I am so glad that I found this group. I have been struggling for so long. As the title of my post says, I am heartbroken and struggling.

Over a year ago, the most important person in my life told me that she was unhappy with certain things in our marriage. Then at the end of 2018, she told me that she loves me, but is not in love with me and doesn't know if we can fix our relationship. I was totally blindsided that she didn't love me. I was also blindsided that we were having serious marriage problems. I always thought that we had a good marriage. We have three beautiful children and have been married for 22 years. Now we are in marriage counseling.

I have been really struggling since the beginning of this year. I have lost 50 pounds and am suffering from depression. I am crying about an hour or two a day where I am leaving work and driving around crying. Once I get home, I act as if nothing is wrong, because I don't want my kids to know about our marriage problems.

My wife and I get along really well.
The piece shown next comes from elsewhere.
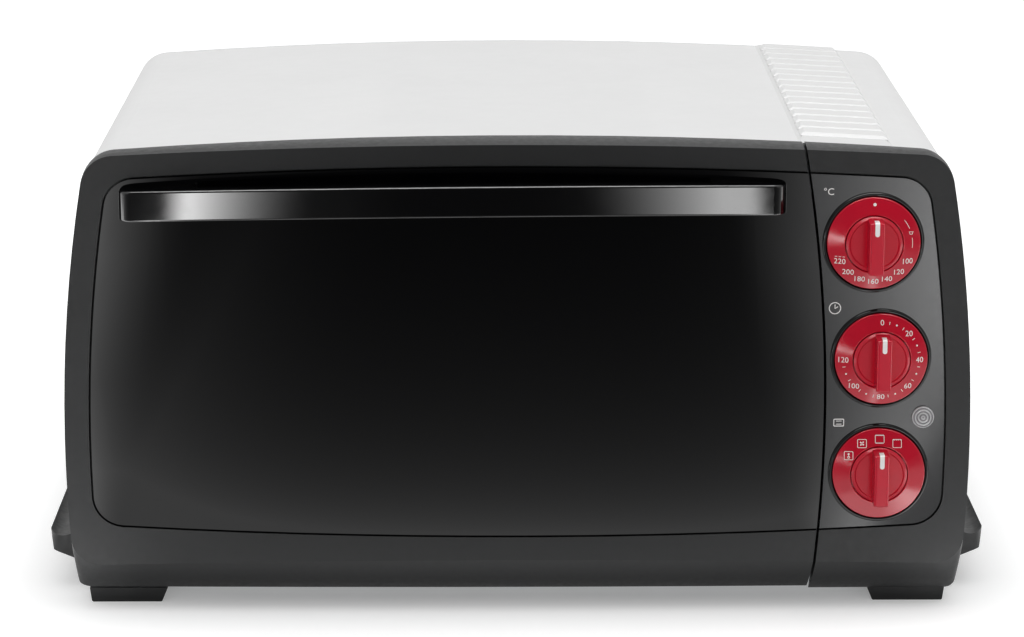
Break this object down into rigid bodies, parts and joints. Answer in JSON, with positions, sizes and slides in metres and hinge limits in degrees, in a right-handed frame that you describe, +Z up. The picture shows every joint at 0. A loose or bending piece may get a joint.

We almost never fight, never have during our marriage. We have almost no relationship talks outside of counseling sessions. I think she is going through a midlife crisis, and she is rewriting the history of our relationship. She says she has been unhappy for a long time, but I sure didn't know it.

So that is my situation. Please pray for me and my family. I try to turn this over to God, but I haven't been able to do it.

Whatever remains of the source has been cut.